If you want to take a full day trip to view fall foliage, Heintooga-Roundbottom Road is a driving trail that descends from the high altitudes of the Balsams down into the coves of Roundbottom and Cherokee. Heintooga-Roundbottom Road is accessible from the Blue Ridge Parkway at the Cherokee entrance of the Park. Continue all the way up to the mountaintop and make a left turn at the Balsam Mountain Campground sign and continue until the paved road dead ends just beyond the campground. This is a one-way road so once you start there is no turning back. The first fourteen miles are bumpy, winding, and sometimes steep. When you come out of the woods, it looks like the road dead ends into the water. Actually, you drive right through the water on a concrete ford. Park here, take your shoes off, and enjoy the cool mountain water! From this point it's a two way gravel road back to Cherokee. When you dead end into Big Cove Road take a left turn to go to Cherokee.

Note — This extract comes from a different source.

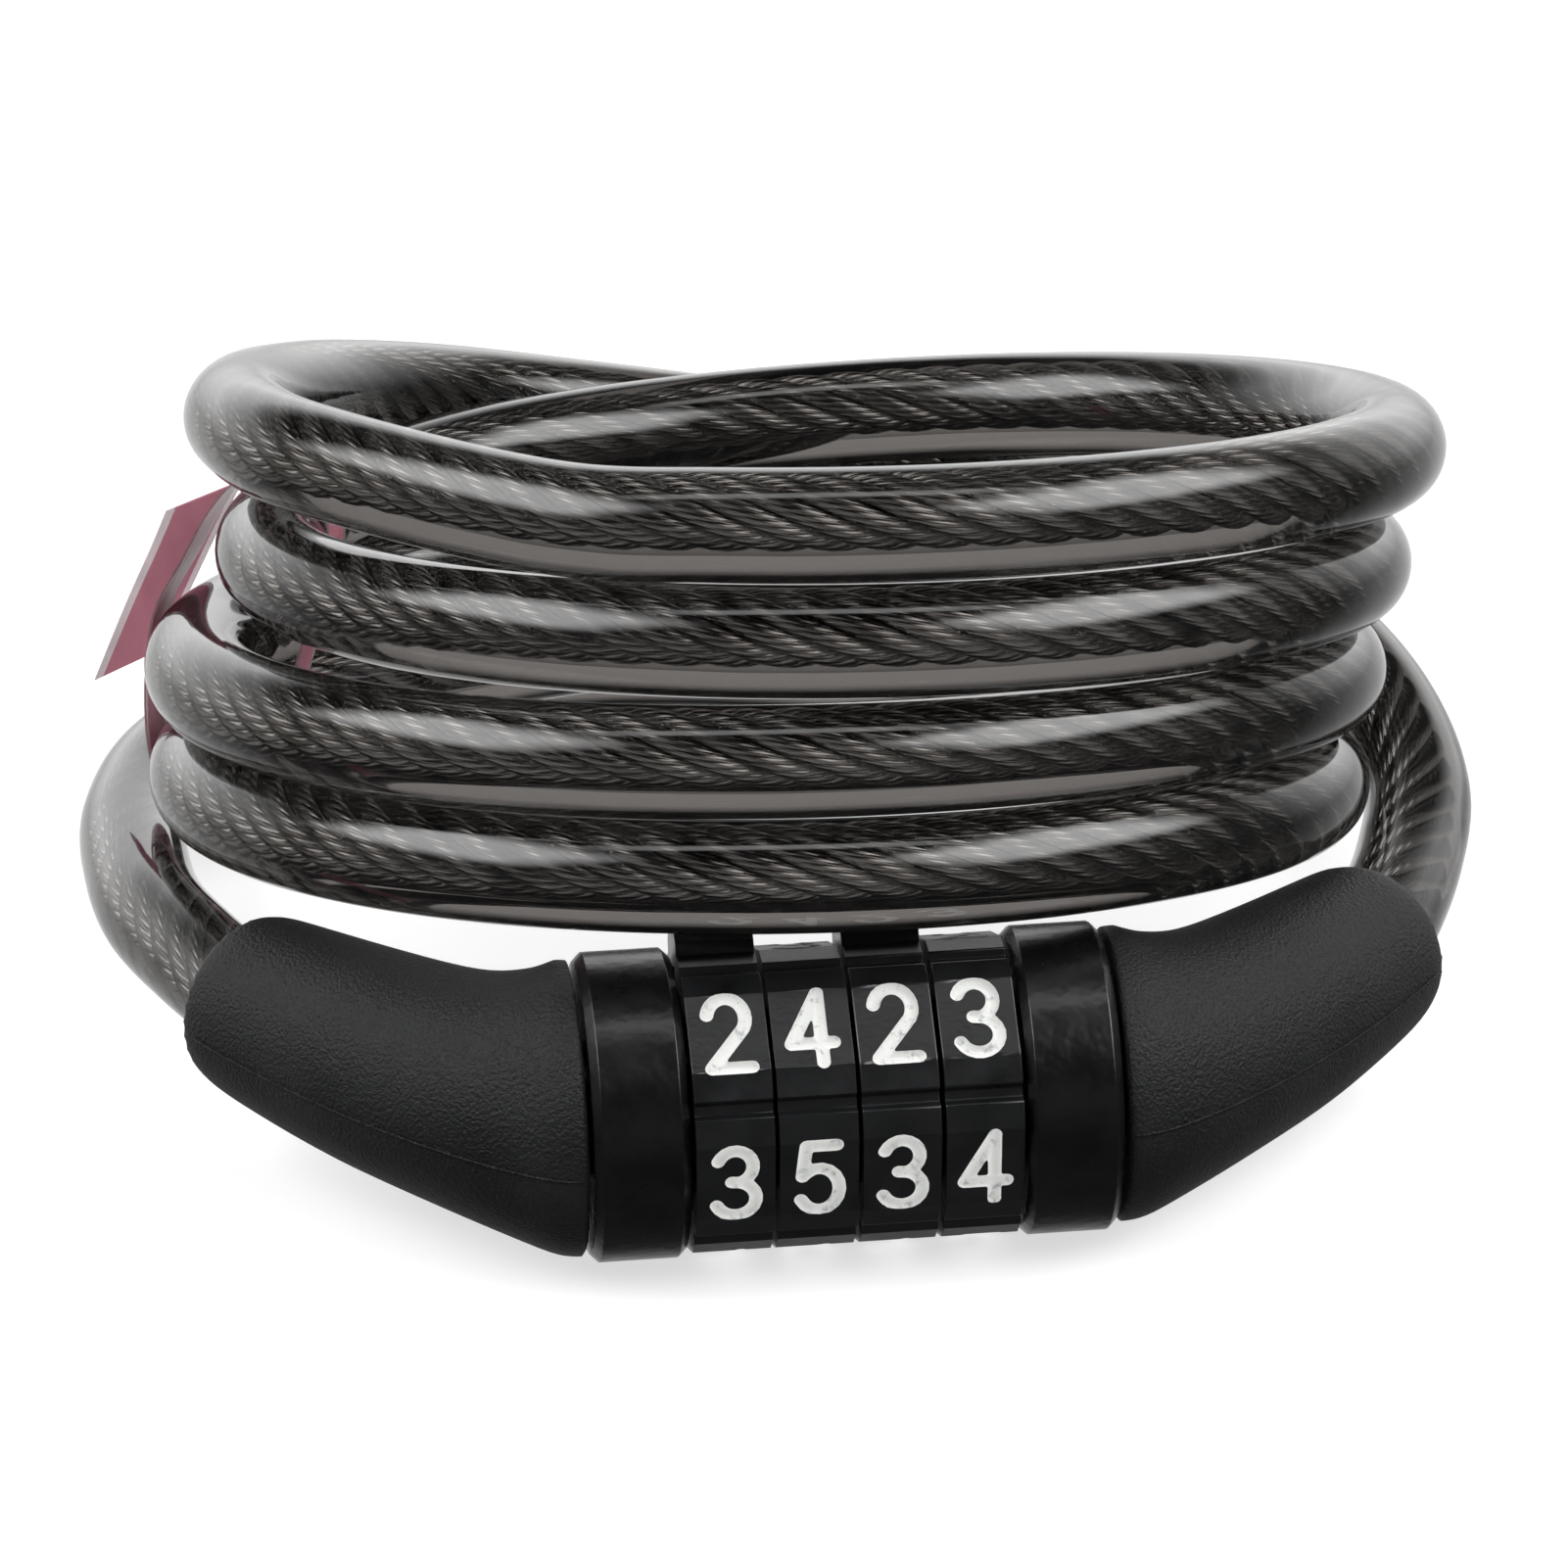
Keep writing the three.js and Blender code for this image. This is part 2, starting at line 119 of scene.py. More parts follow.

If you would like your fall drive to include elk viewing, Cataloochee Driving Trail should be your game for the day. Cataloochee Valley is nestled among some of the most rugged mountains in the southeastern United States. Surrounded by 6,000-foot peaks, this isolated valley was the largest and most prosperous settlement in what is now Great Smoky Mountains National Park. Once known for its farms and orchards, today's Cataloochee is one of the most picturesque areas of the Park.